自噬-Sirt3调控轴维持造血干细胞年轻态的作用和机制研究

Autophagy suppresses mitochondrial metabolism to preserve hematopoietic stem cells (HSC) in mice. However, the mechanism by which autophagy regulates hematopoietic aging, in particular in humans, has largely been unexplored. To address this issue, we set to test autophagic activity in human blood samples, and observed that reduction of autophagy in both hematopoietic cells and their stem cells is associated with aged hematopoiesis in human population. Next, using a genetically-modified mouse model that carries atg7 deletion in hematopoietic system, we found that autophagy delays hematopoietic aging by activating the downstream expression of Sirt3, a key mitochondrial protein capable of rejuvenating blood. Furthermore, we found that forced expression of Sirt3 in HSC-enriched cells prevents accelerated hematopoietic aging from autophagy defect. These preliminary data support an autophagy-Sirt3 axis in decelerating hematopoietic stem cell aging. However, the mechanism underlying the direct connection between autophagy and Sirt3 remains unknown. Given the fact that autophagy is essentially a protein degrading process, we hypotheses that autophagy deterioration leads to accumulation of its target protein that inhibits the transcription of Sirt3, whereas activation of autophagy degrades the target protein, thereby causing activation of Sirt3 in transcription. In the proposed project, we intend to further determine the role of autophagy-Sirt3 axis in decelerating hematopoietic aging. More importantly, we plan to identify the putative protein that inhibits Sirt3 transcription and is targeted by autophagy. We will use transcripteomic, proteomic means and analysize ChIP-seq database to address this open question in a set of mouse models with deletion of different autophagy-essential genes in hematopoietic system. The results from mouse system will be validated in human blood samples. Accomplishment of this study is expected to advance our understanding in blood aging, and in a long-run, will improve clinical therapy on hematopoietic diseases associated with aging.

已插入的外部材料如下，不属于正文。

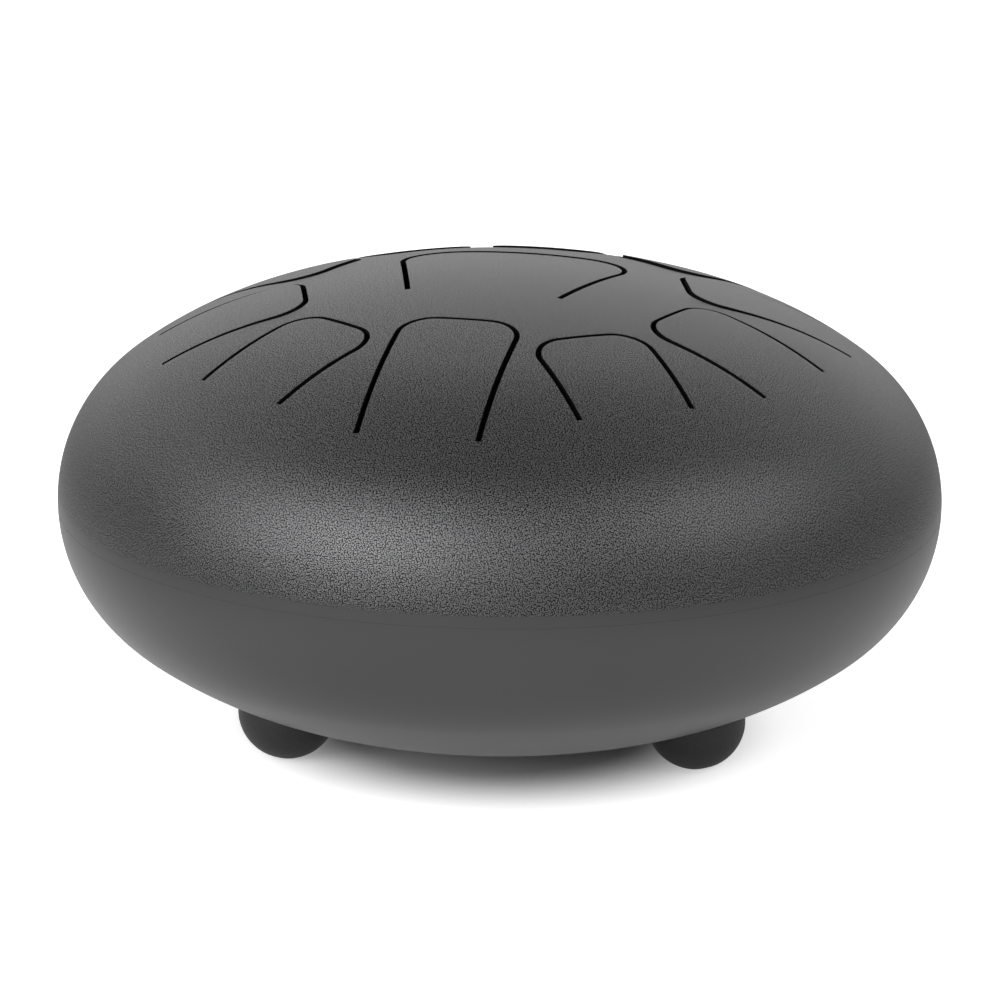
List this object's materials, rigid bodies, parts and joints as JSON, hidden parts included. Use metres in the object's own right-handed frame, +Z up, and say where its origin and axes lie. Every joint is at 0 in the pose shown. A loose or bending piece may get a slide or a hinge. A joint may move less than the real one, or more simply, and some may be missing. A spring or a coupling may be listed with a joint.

造血干细胞衰老与临床上多种恶性血液病相关。我们和同行分别报道了自噬在造血干细胞抗衰老中的作用，但是自噬抗衰老的分子机制尚不明了。我的预实验结果显示：小鼠造血干细胞的自噬缺陷，可导致抗衰老蛋白Sirt3表达特异性下降；高龄人群中造血干细胞自噬水平显著降低且伴随发生Sirt3表达下降；而且，过表达Sirt3能够挽救自噬缺陷导致的衰老。提示：自噬可能以自噬-Sirt3轴方式对抗造血干细胞衰老。自噬是细胞内的蛋白降解机制，其上调sirt3基因表达是间接调控，可能通过自噬降解负调控Sirt3表达的蛋白因子而实现。本项目将以自噬基因敲除小鼠为模型，运用转录组、蛋白组及数据库联合分析等手段，确证自噬-Sirt3轴的抗衰老作用，并鉴定自噬直接降解的关键靶蛋白分子，以阐明自噬调控小鼠造血干细胞衰老的分子机制，并对关键结果在人血液样本中验证，为未来临床抗血液衰老疗法提供理论依据。

现代社会老龄化问题日益凸显，血液衰老引发众多血液类疾病。血液衰老的源头在于造血干细胞的衰老，通过干预和延缓造血干细胞衰老，将有效预防和治疗衰老性血液病。自噬作为细胞中降解受损、衰老的细胞器和错误折叠的蛋白分子的一种保护性机制，在维持造血干细胞年轻态中发挥至关重要的作用。所以，探明自噬在造血干细胞中发挥抗衰老作用的分子机制，有望为延缓造血干细胞衰老提供可行方案。.本项目运用血液细胞特异性缺失自噬基因的小鼠模型观察到造血干细胞中的自噬发挥维持细胞年轻态的作用。Atg7f/f;Vav-iCre青年小鼠的造血干细胞呈现与90周龄的老龄小鼠造血干细胞相似的衰老状态。进一步观察到抗衰老基因Sirt3在自噬缺失的造血干细胞中呈现年龄依赖的下降，且Sirt3下降发生于转录阶段。利用自噬激活剂、抑制剂以及饥饿方式干预野生型小鼠的造血干细胞的自噬水平，可观察到自噬选择性调控去乙酰化家族成员Sirt3的转录，但在自噬缺基因缺失的造血干细胞中无法观察到类似的变化，提示Sirt3表达水平的变化依赖自噬。在人体造血干细胞中进一步验证了自噬与抗衰老的去乙酰化家族成员Sirt3两者存在协同延缓造血干细胞衰老的作用。从而证明了造血干细胞中，不同的抗衰老途径之间存在功能上的联系，这一发现深化了我们对造血干细胞的衰老和抗衰老机制的理解。